--- Begin ---
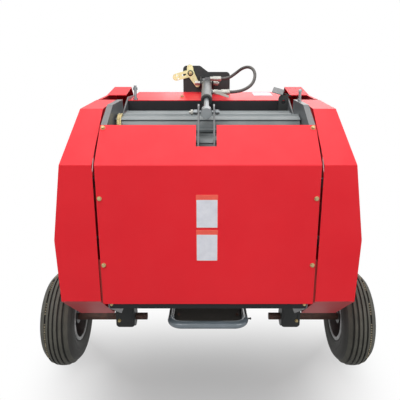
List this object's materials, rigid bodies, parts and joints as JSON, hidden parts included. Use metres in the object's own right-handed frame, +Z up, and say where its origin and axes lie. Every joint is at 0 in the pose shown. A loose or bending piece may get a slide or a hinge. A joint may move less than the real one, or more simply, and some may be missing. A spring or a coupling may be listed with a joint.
{
  "type": "small round baler",
  "caption": "Towed mini round baler with a ribbed-roller chamber, lifting tailgate, tined pickup, ribbed tyres and parking legs.",
  "frame": {"origin": "middle of the overall box on the ground it stands on", "axes": "+X to the right seen from behind, +Y forward, the way it is towed, +Z up"},
  "size_m": [1.526, 1.408, 1.435],
  "materials": {
    "red_paint": "semi-gloss powder coat",
    "grey_paint": "satin",
    "dark_paint": "satin black",
    "roller_steel": "satin grey",
    "ramp_paint": "satin blue grey",
    "rusty_steel": "rusted brown",
    "bright_steel": "machined",
    "chrome_rod": "plated",
    "yellow_zinc": "yellow zinc plating on steel",
    "tyre_rubber": "matt",
    "rim_paint": "satin",
    "cast_housing": "painted casting",
    "hose_rubber": "matt",
    "black_plastic": "matt"
  },
  "bodies": {
    "frame": {"axle_bracket_left": "dark_paint", "axle_bracket_right": "dark_paint", "bale_ramp": "ramp_paint", "chamber_plate_left": "grey_paint", "chamber_plate_right": "grey_paint", "cross_shaft_tube": "dark_paint", "cylinder_base_pin": "bright_steel", "front_crossbeam": "dark_paint", "front_rollers": "roller_steel", "front_side_cover_left": "red_paint", "front_side_cover_right": "red_paint", "gearbox": "cast_housing", "hinge_roller": "roller_steel", "hitch_beam": "dark_paint", "input_shaft_shield": "black_plastic", "latch_lever": "yellow_zinc", "lock_hook": "grey_paint", "lock_post": "bright_steel", "lower_crossbeam": "dark_paint", "mast": "dark_paint", "pickup_frame": "dark_paint", "stripper_bands": "dark_paint", "stub_axle_left": "rusty_steel", "stub_axle_right": "rusty_steel", "top_crossbeam": "dark_paint", "top_sheet": "red_paint", "twine_box": "red_paint"},
    "tailgate": {"tailgate_panel": "red_paint", "tailgate_top_beam": "grey_paint", "tailgate_bottom_beam": "dark_paint", "tailgate_rollers": "roller_steel", "cylinder_ears": "grey_paint", "tailgate_plate_left": "grey_paint", "tailgate_plate_right": "grey_paint", "rear_side_cover_left": "red_paint", "rear_side_cover_right": "red_paint", "panel_bolts": "yellow_zinc", "gate_post": "bright_steel"},
    "cylinder_barrel": {"cylinder_barrel": "grey_paint", "hose_fittings": "yellow_zinc", "hose": "hose_rubber"},
    "cylinder_rod": {"cylinder_rod": "chrome_rod"},
    "wheel_left": {"tyre_left": "tyre_rubber", "wheel_rim_left": "rim_paint"},
    "wheel_right": {"tyre_right": "tyre_rubber", "wheel_rim_right": "rim_paint"},
    "pickup_reel": {"pickup_reel": "dark_paint"},
    "input_shaft": {"input_shaft": "bright_steel"},
    "twine_box_lid": {"twine_box_lid": "red_paint"},
    "parking_leg_left": {"parking_leg_left": "dark_paint"},
    "parking_leg_right": {"parking_leg_right": "dark_paint"}
  },
  "joints": [
    {"name": "tailgate_hinge", "type": "hinge", "parent": "frame", "child": "tailgate", "pos_m": [0, -0.26991, 1.18451], "axis": [-1, 0, 0], "range_deg": [0, 50]},
    {"name": "cylinder_swing", "type": "hinge", "parent": "frame", "child": "cylinder_barrel", "pos_m": [-0.006, 0.09, 1.345], "axis": [-1, 0, 0], "range_deg": [0, 17.85]},
    {"name": "rod_slide", "type": "slide", "parent": "cylinder_barrel", "child": "cylinder_rod", "axis": [0, 0.9851, 0.1722], "range_m": [0, 0.13567]},
    {"name": "wheel_left_spin", "type": "hinge", "parent": "frame", "child": "wheel_left", "pos_m": [-0.69, -0.197, 0.228], "axis": [1, 0, 0], "continuous": true},
    {"name": "wheel_right_spin", "type": "hinge", "parent": "frame", "child": "wheel_right", "pos_m": [0.69, -0.197, 0.228], "axis": [1, 0, 0], "continuous": true},
    {"name": "pickup_reel_spin", "type": "hinge", "parent": "frame", "child": "pickup_reel", "pos_m": [0, 0.165, 0.335], "axis": [1, 0, 0], "continuous": true},
    {"name": "input_shaft_spin", "type": "hinge", "parent": "frame", "child": "input_shaft", "pos_m": [0, 0.55, 0.73], "axis": [0, 1, 0], "continuous": true},
    {"name": "twine_lid_hinge", "type": "hinge", "parent": "frame", "child": "twine_box_lid", "pos_m": [0, 0.439, 1.182], "axis": [-1, 0, 0], "range_deg": [0, 100]},
    {"name": "parking_leg_left_slide", "type": "slide", "parent": "frame", "child": "parking_leg_left", "axis": [0, 0, 1], "range_m": [0, 0.25]},
    {"name": "parking_leg_right_slide", "type": "slide", "parent": "frame", "child": "parking_leg_right", "axis": [0, 0, 1], "range_m": [0, 0.25]}
  ],
  "couplings": [
    {"joint": "cylinder_swing", "follows": "tailgate_hinge", "ratio": 0.35696},
    {"joint": "rod_slide", "follows": "tailgate_hinge", "m_per_rad": 0.15546}
  ]
}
--- End ---
- **What to produce**:
Exactly reproduce the material above.

- **Solution to the exercise**:
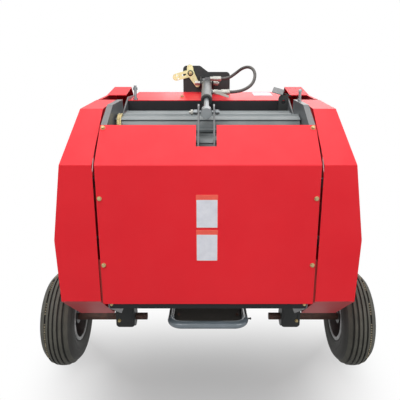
List this object's materials, rigid bodies, parts and joints as JSON, hidden parts included. Use metres in the object's own right-handed frame, +Z up, and say where its origin and axes lie. Every joint is at 0 in the pose shown. A loose or bending piece may get a slide or a hinge. A joint may move less than the real one, or more simply, and some may be missing. A spring or a coupling may be listed with a joint.
{
  "type": "small round baler",
  "caption": "Towed mini round baler with a ribbed-roller chamber, lifting tailgate, tined pickup, ribbed tyres and parking legs.",
  "frame": {"origin": "middle of the overall box on the ground it stands on", "axes": "+X to the right seen from behind, +Y forward, the way it is towed, +Z up"},
  "size_m": [1.526, 1.408, 1.435],
  "materials": {
    "red_paint": "semi-gloss powder coat",
    "grey_paint": "satin",
    "dark_paint": "satin black",
    "roller_steel": "satin grey",
    "ramp_paint": "satin blue grey",
    "rusty_steel": "rusted brown",
    "bright_steel": "machined",
    "chrome_rod": "plated",
    "yellow_zinc": "yellow zinc plating on steel",
    "tyre_rubber": "matt",
    "rim_paint": "satin",
    "cast_housing": "painted casting",
    "hose_rubber": "matt",
    "black_plastic": "matt"
  },
  "bodies": {
    "frame": {"axle_bracket_left": "dark_paint", "axle_bracket_right": "dark_paint", "bale_ramp": "ramp_paint", "chamber_plate_left": "grey_paint", "chamber_plate_right": "grey_paint", "cross_shaft_tube": "dark_paint", "cylinder_base_pin": "bright_steel", "front_crossbeam": "dark_paint", "front_rollers": "roller_steel", "front_side_cover_left": "red_paint", "front_side_cover_right": "red_paint", "gearbox": "cast_housing", "hinge_roller": "roller_steel", "hitch_beam": "dark_paint", "input_shaft_shield": "black_plastic", "latch_lever": "yellow_zinc", "lock_hook": "grey_paint", "lock_post": "bright_steel", "lower_crossbeam": "dark_paint", "mast": "dark_paint", "pickup_frame": "dark_paint", "stripper_bands": "dark_paint", "stub_axle_left": "rusty_steel", "stub_axle_right": "rusty_steel", "top_crossbeam": "dark_paint", "top_sheet": "red_paint", "twine_box": "red_paint"},
    "tailgate": {"tailgate_panel": "red_paint", "tailgate_top_beam": "grey_paint", "tailgate_bottom_beam": "dark_paint", "tailgate_rollers": "roller_steel", "cylinder_ears": "grey_paint", "tailgate_plate_left": "grey_paint", "tailgate_plate_right": "grey_paint", "rear_side_cover_left": "red_paint", "rear_side_cover_right": "red_paint", "panel_bolts": "yellow_zinc", "gate_post": "bright_steel"},
    "cylinder_barrel": {"cylinder_barrel": "grey_paint", "hose_fittings": "yellow_zinc", "hose": "hose_rubber"},
    "cylinder_rod": {"cylinder_rod": "chrome_rod"},
    "wheel_left": {"tyre_left": "tyre_rubber", "wheel_rim_left": "rim_paint"},
    "wheel_right": {"tyre_right": "tyre_rubber", "wheel_rim_right": "rim_paint"},
    "pickup_reel": {"pickup_reel": "dark_paint"},
    "input_shaft": {"input_shaft": "bright_steel"},
    "twine_box_lid": {"twine_box_lid": "red_paint"},
    "parking_leg_left": {"parking_leg_left": "dark_paint"},
    "parking_leg_right": {"parking_leg_right": "dark_paint"}
  },
  "joints": [
    {"name": "tailgate_hinge", "type": "hinge", "parent": "frame", "child": "tailgate", "pos_m": [0, -0.26991, 1.18451], "axis": [-1, 0, 0], "range_deg": [0, 50]},
    {"name": "cylinder_swing", "type": "hinge", "parent": "frame", "child": "cylinder_barrel", "pos_m": [-0.006, 0.09, 1.345], "axis": [-1, 0, 0], "range_deg": [0, 17.85]},
    {"name": "rod_slide", "type": "slide", "parent": "cylinder_barrel", "child": "cylinder_rod", "axis": [0, 0.9851, 0.1722], "range_m": [0, 0.13567]},
    {"name": "wheel_left_spin", "type": "hinge", "parent": "frame", "child": "wheel_left", "pos_m": [-0.69, -0.197, 0.228], "axis": [1, 0, 0], "continuous": true},
    {"name": "wheel_right_spin", "type": "hinge", "parent": "frame", "child": "wheel_right", "pos_m": [0.69, -0.197, 0.228], "axis": [1, 0, 0], "continuous": true},
    {"name": "pickup_reel_spin", "type": "hinge", "parent": "frame", "child": "pickup_reel", "pos_m": [0, 0.165, 0.335], "axis": [1, 0, 0], "continuous": true},
    {"name": "input_shaft_spin", "type": "hinge", "parent": "frame", "child": "input_shaft", "pos_m": [0, 0.55, 0.73], "axis": [0, 1, 0], "continuous": true},
    {"name": "twine_lid_hinge", "type": "hinge", "parent": "frame", "child": "twine_box_lid", "pos_m": [0, 0.439, 1.182], "axis": [-1, 0, 0], "range_deg": [0, 100]},
    {"name": "parking_leg_left_slide", "type": "slide", "parent": "frame", "child": "parking_leg_left", "axis": [0, 0, 1], "range_m": [0, 0.25]},
    {"name": "parking_leg_right_slide", "type": "slide", "parent": "frame", "child": "parking_leg_right", "axis": [0, 0, 1], "range_m": [0, 0.25]}
  ],
  "couplings": [
    {"joint": "cylinder_swing", "follows": "tailgate_hinge", "ratio": 0.35696},
    {"joint": "rod_slide", "follows": "tailgate_hinge", "m_per_rad": 0.15546}
  ]
}